Second Vatican Council

“the Church always needs reform.  The Church, embracing in its bosom sinners, at the same time holy and always in need of being purified, always follows the way of penance and renewal” (Lumen Gentium 8).

Catholic historian James Hitchcock

“On the eve of the Protestant Reformation, the Catholic Church simultaneously manifested both deep piety and corruption; the religious environment was both rich and confusing.”
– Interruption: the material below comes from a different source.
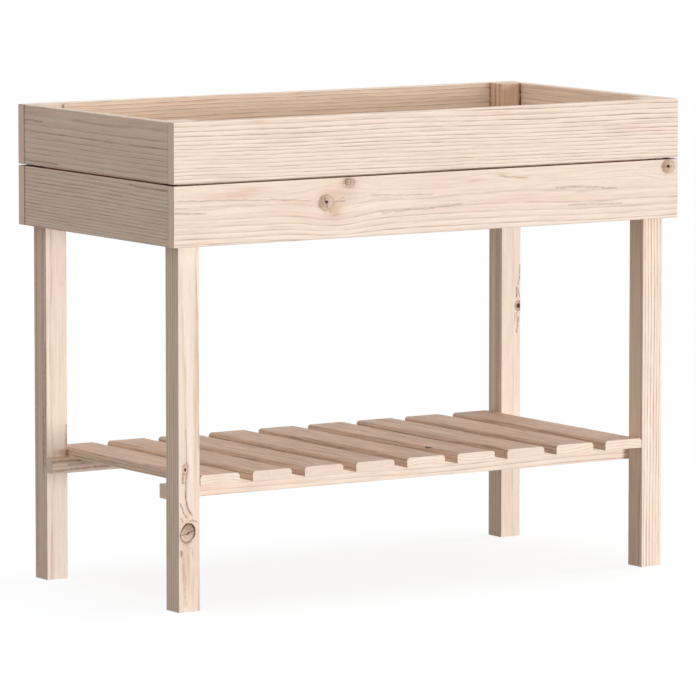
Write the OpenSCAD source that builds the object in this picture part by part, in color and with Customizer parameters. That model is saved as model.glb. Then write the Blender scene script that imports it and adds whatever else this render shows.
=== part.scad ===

Catholic historian Philip Hughes

“only too often the bishop was an absentee; he might, at the same time, hold more than one see; and while he held two or even more sees, he might have the additional anxiety that he has been promised a fourth when it should become vacant; absenteeism, pluralities, expectatives are the triple scourge of the episcopate.” –Popular History of the Reformation

Catholic theologian Karl Adam

“The spirit of mammon had won such an ascendancy in the curia that Pope Clement VII, for example, at the very height of the Reformation storm, was trying to make money from the sale of cardinals’ hats.”